Funkcje SmartTV – TitanOS
No właśnie, a skoro jesteśmy przy głosie – przechodzimy do systemu Smart TV, czyli elementu, który dziś w dużej mierze definiuje codzienny komfort korzystania z telewizora. I tutaj OLED770 wyraźnie odstaje od konkurencji. TitanOS działa na tyle szybko, że trudno mówić o tragedii, ale codzienne użytkowanie potrafi frustrować drobnymi błędami i niedociągnięciami. Teoretycznie dostajemy wsparcie dla AirPlay, ale z drugiej strony screen mirroring w praktyce nie działał w ogóle. Wyszukiwanie głosowe? Jest, ale tylko przez Amazon Alexę i bez obsługi języka polskiego. Innymi słowy funkcje są, ale gdy próbujemy z nich skorzystać, okazuje się, że ich przydatność jest mocno ograniczona wręcz nieprzydatna.

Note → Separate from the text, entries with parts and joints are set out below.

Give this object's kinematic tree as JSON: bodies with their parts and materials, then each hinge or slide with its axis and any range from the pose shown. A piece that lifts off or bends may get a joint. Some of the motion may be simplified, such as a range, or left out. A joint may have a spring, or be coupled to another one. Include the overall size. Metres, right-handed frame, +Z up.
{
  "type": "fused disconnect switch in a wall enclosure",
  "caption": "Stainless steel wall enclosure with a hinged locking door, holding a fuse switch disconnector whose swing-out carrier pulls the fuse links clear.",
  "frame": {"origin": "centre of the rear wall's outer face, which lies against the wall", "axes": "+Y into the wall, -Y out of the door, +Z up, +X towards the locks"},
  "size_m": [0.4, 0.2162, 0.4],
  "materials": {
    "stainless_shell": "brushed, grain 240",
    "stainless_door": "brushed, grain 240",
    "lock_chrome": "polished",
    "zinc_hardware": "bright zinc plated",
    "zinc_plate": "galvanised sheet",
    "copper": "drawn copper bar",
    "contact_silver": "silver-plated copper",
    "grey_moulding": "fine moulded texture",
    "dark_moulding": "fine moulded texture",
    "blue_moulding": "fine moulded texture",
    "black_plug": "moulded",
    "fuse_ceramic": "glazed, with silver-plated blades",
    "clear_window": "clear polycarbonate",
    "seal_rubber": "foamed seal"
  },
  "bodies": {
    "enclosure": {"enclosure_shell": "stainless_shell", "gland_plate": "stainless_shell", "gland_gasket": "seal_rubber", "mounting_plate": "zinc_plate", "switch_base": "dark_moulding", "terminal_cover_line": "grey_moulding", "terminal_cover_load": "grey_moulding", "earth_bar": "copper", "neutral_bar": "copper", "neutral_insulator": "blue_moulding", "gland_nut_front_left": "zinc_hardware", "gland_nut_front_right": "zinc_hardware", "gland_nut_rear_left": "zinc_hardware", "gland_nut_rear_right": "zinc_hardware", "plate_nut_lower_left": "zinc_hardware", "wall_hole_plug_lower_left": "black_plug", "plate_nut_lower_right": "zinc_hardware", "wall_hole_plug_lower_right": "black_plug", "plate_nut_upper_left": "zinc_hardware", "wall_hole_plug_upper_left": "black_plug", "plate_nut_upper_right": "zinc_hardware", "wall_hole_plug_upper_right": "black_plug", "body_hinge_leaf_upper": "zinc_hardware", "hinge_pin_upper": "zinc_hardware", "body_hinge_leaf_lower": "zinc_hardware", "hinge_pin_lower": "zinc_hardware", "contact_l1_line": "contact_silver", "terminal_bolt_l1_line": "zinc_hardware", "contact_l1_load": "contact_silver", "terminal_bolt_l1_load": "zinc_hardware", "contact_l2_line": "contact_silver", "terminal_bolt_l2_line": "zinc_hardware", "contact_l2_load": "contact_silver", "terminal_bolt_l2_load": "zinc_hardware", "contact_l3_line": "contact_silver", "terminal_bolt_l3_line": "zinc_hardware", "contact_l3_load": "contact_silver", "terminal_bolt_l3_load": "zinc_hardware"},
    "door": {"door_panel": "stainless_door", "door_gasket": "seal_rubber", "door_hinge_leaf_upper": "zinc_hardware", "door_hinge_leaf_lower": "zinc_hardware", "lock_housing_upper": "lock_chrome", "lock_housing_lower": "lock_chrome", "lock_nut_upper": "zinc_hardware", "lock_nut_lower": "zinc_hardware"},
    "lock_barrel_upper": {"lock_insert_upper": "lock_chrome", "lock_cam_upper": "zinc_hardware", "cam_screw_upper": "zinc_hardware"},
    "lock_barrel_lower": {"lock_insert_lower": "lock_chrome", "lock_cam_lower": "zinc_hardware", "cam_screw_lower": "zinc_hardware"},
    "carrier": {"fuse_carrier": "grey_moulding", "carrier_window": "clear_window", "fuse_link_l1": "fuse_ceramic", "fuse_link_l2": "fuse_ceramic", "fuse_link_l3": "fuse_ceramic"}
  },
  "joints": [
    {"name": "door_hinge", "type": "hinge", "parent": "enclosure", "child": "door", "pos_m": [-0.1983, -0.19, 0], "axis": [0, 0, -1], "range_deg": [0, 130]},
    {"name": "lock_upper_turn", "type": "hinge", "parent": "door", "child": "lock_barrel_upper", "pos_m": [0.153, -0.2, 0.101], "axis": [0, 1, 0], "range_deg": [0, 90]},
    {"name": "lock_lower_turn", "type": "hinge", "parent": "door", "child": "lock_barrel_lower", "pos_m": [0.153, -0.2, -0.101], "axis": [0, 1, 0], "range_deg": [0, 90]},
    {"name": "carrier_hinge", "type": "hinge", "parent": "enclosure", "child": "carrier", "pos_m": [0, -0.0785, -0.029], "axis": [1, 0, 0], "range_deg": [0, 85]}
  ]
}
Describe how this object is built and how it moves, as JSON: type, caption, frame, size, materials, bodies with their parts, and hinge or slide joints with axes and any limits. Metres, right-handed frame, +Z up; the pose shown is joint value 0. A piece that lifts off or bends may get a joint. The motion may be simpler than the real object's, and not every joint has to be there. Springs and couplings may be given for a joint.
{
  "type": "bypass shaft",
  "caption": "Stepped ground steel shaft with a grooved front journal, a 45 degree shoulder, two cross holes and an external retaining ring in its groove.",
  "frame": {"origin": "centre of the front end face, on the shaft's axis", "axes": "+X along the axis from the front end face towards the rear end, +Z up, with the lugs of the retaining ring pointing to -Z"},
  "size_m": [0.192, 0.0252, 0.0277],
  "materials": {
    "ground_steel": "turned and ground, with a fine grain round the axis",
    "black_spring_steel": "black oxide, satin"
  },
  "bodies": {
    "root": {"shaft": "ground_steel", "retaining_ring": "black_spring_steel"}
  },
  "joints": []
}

I to właśnie Smart TV staje się największym hamulcowym OLED770. Obraz potrafi zachwycić, granie wypada świetnie, Ambilight daje unikalny klimat – a gdy przechodzimy do codziennego korzystania z aplikacji i usług, czujemy niedosyt.
Ambilight – Philips OLED770
Choć w kwestii funkcjonalności smart Philips OLED770 wypada raczej przeciętnie, to ma w zanadrzu coś, czego konkurencja mu szczerze zazdrości. Mowa oczywiście o trójstronnym systemie Ambilight, który od lat jest znakiem rozpoznawczym telewizorów tej marki. Diody LED umieszczone z tyłu obudowy dynamicznie podświetlają ścianę w kolorach dopasowanych do tego, co w danej chwili dzieje się na ekranie. Efekt jest prosty, ale bardzo sugestywny – obraz zdaje się wychodzić poza ramy telewizora, a my dostajemy wrażenie, jakby ekran nagle urósł o dodatkowe cale. Podczas seansu filmowego potrafi to zbudować klimat, w grach zwiększa immersję, a przy codziennym oglądaniu telewizji po prostu cieszy oko. To właśnie ten dodatek sprawia, że mimo ograniczeń TitanOS, OLED770 ma coś, co może przyciągnąć uwagę i nadać mu charakteru.